上記のような望ましい推定量が手に入ったとして、終わりではない。なぜならサンプルデータは母集団データの一部であるため、偏ったサンプルがたまたま生まれている可能性も否定できないからだ(サイコロを10回投げて全て6が出る可能性もある)。そこで、n個のサンプルから一つ出てくる推定量が従う分布が分かれば、今回のサンプルデータから求める推定量がどれほど確率の低い値か評価できる。そして、あまりにも低確率(多くの場合5%)の場合は、その分布から出たものではないとみなすわけだ。
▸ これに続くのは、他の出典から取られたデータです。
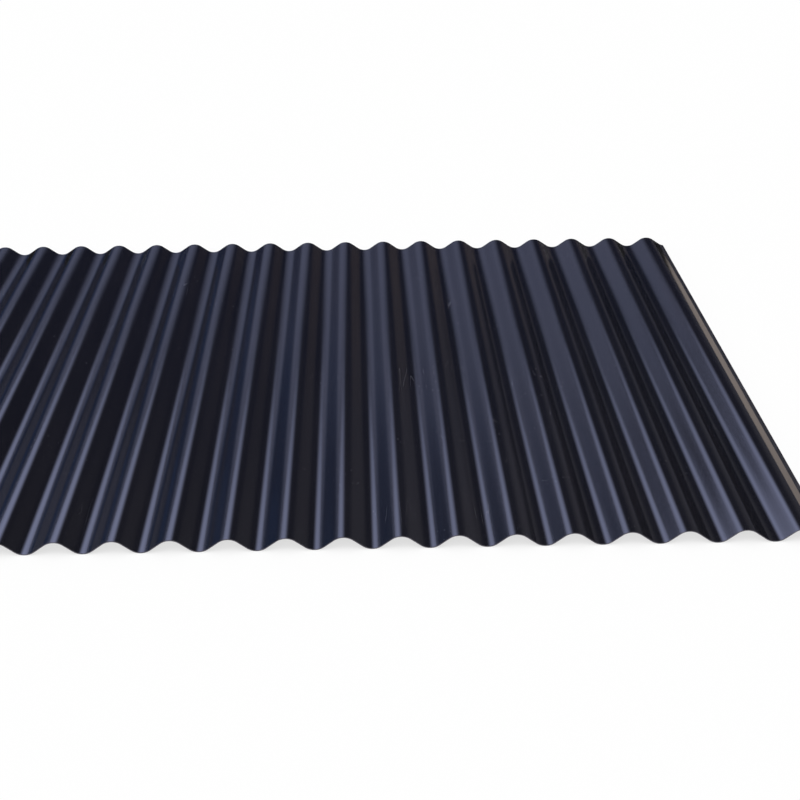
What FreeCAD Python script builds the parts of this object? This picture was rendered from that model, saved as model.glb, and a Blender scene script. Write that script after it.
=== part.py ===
import FreeCAD
import Part
import math
import os

# A corrugated PVC-U roofing sheet: one piece of extruded stock, lying flat.
# X runs across the waves, Y along the sheet, Z up.
# The origin is the centre of the rectangle that the sheet covers, on the floor.

# Sizes in millimetres, angle in degrees
sheet_width = 1400.0      # across the waves, edge to edge
sheet_length = 1500.0     # along the waves, end to end
wave_pitch = 76.0         # crest to crest
overall_height = 18.0     # floor to the top of a crest
wall_thickness = 1.2      # square to the surface
flank_angle = 35.0        # slope of the straight part between two curves
edge_drop = 35.0          # last crest to the down-turned edge on the +X side

half_pitch = wave_pitch / 2.0
half_wall = wall_thickness / 2.0
half_width = sheet_width / 2.0
half_length = sheet_length / 2.0
angle = math.radians(flank_angle)

# A half wave is a curve, a straight flank and a curve of the same radius.
# Its width and the rise of the wall's middle together settle that radius.
wave_rise = overall_height - wall_thickness
bend_radius = (
    math.cos(angle)
    * (half_pitch * math.tan(angle) - wave_rise)
    / (2.0 * (1.0 - math.cos(angle)))
)
flank_width = half_pitch - 2.0 * bend_radius * math.sin(angle)
if bend_radius <= half_wall or flank_width <= 0.0:
    raise ValueError("this flank angle cannot join waves of this pitch and height")

# Whole waves are drawn past both side edges, then trimmed to the width.
# One more crest than the sheet keeps is drawn beyond the +X edge, so that the
# edge may end anywhere in its last wave.
crest_beyond = half_width - edge_drop + wave_pitch
crest_count = math.ceil((crest_beyond + half_width) / wave_pitch) + 1
crests = [crest_beyond - number * wave_pitch for number in range(crest_count)]
crests.reverse()


def arc(centre_x, centre_z, radius, start, end):
    """A curve of the section at the near end; its angles start from the +X side."""
    points = []
    for turn in (start, (start + end) / 2.0, end):
        x = centre_x + radius * math.cos(turn)
        z = centre_z + radius * math.sin(turn)
        points.append(FreeCAD.Vector(x, -half_length, z))
    return Part.Arc(*points)


def surface(side):
    """The curves and flanks of one surface: side is 1 for the upper, -1 for the lower."""
    up = math.pi / 2.0
    crest_radius = bend_radius + side * half_wall
    crest_centre = overall_height - half_wall - bend_radius
    trough_radius = bend_radius - side * half_wall
    trough_centre = half_wall + bend_radius
    curves = []
    for crest in crests:
        before = crest - half_pitch
        after = crest + half_pitch
        curves.append(arc(before, trough_centre, trough_radius, -up, angle - up))
        curves.append(arc(crest, crest_centre, crest_radius, up + angle, up - angle))
        curves.append(arc(after, trough_centre, trough_radius, -up - angle, -up))
    edges = [curves[0].toShape()]
    for previous, curve in zip(curves, curves[1:]):
        gap = curve.StartPoint - previous.EndPoint
        if gap.Length > half_wall:
            edges.append(Part.makeLine(previous.EndPoint, curve.StartPoint))
        edges.append(curve.toShape())
    return edges, curves[0].StartPoint, curves[-1].EndPoint


# The section, closed at both sides where it will be trimmed away
upper, upper_start, upper_end = surface(1)
lower, lower_start, lower_end = surface(-1)
right_side = Part.makeLine(upper_end, lower_end)
left_side = Part.makeLine(lower_start, upper_start)
outline = Part.Wire(upper + [right_side] + lower[::-1] + [left_side])

# Extruded along Y, then trimmed at both side edges by an oversize block
stock = Part.Face(outline).extrude(FreeCAD.Vector(0.0, sheet_length, 0.0))
trim_corner = FreeCAD.Vector(-half_width, -sheet_length, -overall_height)
trim = Part.makeBox(sheet_width, 2.0 * sheet_length, 3.0 * overall_height, trim_corner)
trimmed = stock.common(trim)
corrugated_sheet = trimmed.Solids[0]

os.makedirs("parts", exist_ok=True)
corrugated_sheet.exportStep("parts/corrugated_sheet.step")
print("bend radius", round(bend_radius, 2), "mm, flank width", round(flank_width, 2), "mm")
print("solids", len(trimmed.Solids), "valid", corrugated_sheet.isValid())
print("volume", round(corrugated_sheet.Volume), "mm3")
print("box", corrugated_sheet.optimalBoundingBox(False))
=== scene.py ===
# %% [markdown]
# # A corrugated PVC roofing sheet
#
# The real sheet is one piece of stock. A band of hot, soft PVC leaves a flat die,
# is drawn through rollers that fold it into waves, cools, and is sawn to length.
# So there is one piece to model: a thin wall that keeps its thickness while it
# rises and falls, very regular, very glossy, and sawn square at both ends.
#
# The CAD model already holds its real size. We load it first, and keep its box,
# and the sheet is built to fit inside it.

# %% Load the frame
import math

import bpy
import bmesh
from mathutils import Matrix, Vector, noise


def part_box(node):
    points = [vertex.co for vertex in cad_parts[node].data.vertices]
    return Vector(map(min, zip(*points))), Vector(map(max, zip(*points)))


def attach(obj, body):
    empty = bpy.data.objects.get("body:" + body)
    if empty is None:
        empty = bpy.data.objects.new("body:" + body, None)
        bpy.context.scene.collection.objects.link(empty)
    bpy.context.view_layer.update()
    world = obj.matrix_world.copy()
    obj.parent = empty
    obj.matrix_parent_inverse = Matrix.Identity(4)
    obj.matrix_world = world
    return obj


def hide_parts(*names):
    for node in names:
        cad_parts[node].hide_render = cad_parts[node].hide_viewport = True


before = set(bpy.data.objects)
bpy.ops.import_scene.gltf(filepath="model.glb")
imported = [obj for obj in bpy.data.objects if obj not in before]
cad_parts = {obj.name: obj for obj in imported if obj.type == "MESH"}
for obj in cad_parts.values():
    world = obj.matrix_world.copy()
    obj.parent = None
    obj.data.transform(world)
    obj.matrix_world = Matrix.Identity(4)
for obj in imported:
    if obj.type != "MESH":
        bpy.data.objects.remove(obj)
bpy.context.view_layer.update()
node_low, node_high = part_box("corrugated_sheet")
print("CAD box from", node_low, "to", node_high)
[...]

ここで、推定量が従う分布は多くの場合正規分布である。ここで漸近正規性を満たす推定量である必要性が生まれるわけだ。

サンプルデータからt統計量を求め、t統計量は漸近正規性を持つため、そのt統計量が出てくる確率を求めることができる。もちろん、「真のパラメータの分布から生まれたサンプルの推定量なのにそこから生まれているはずがないと勘違いしてしまう」確率は5%ある(第一種の過誤)。

 

上記は検定の話で、区間推定する時は、t統計量が標準正規分布に従う式を変形して、パラメータが推定量と標準誤差から求められる値の範囲の中に95%の確率で入るという範囲(95%信頼区間)を導出することができる。95%というのは、n個のサンプルデータを100回取って範囲の値を求めた時に、95回はその範囲の中にパラメータが入っているという意味である。もちろん、今回のサンプルデータから求めた範囲がたまたまその5回に該当し、パラメータが範囲から出てしまっている可能性もある(5%の確率で)。

 

また、推定量の標準誤差を導出する時に必要なVの求め方には2通りあり、均一分散の場合のみ漸近正規性を持つものと、不均一分散の場合でも漸近正規性を持つものがある(毎回後者で良い気がする)。

均一分散を満たされると良いことと言えば、「均一分散」+「uが正規分布に従っている」場合にt統計量が自由度N-2のt分布に従うということを使える点だろう(2つの仮定は通常のOLSの仮定よりも強い)。t統計量を標準正規分布に従わせる場合にはNが大きいことが必要になるが、この場合はNが小さくても対応できるというメリットがある(Nが100以上なら正規分布の方を使って良いらしい)。

 

また、OLS推定の③の仮定が満たされていない場合には、最小絶対偏差法(LAD)を使った方が良いらしい。

 

 

ここで、若干疑問だったのは、パラメータを生成する分布の仮定は考えなくて良いのかということ。パラメータで推定するのは基本的に「平均」のみだが、「分散」は求めなくて良いのか(正規分布から生成されていると仮定すれば正規分布のパラメータは平均と分散の2つだから、どちらも推定して初めて分布が完全再現できる)。ベイズの場合はパラメータの確率分布を導出するので、平均(EAP推定値)だけでなく分散を求めることもできる(しかも、今思えば、確率分布の形を仮定する必要がないのはかなりすごい)。

まあ、平均だけが分かれば良いことがほとんどだと思うので、分布を想定とかは考える必要がないかもしれない。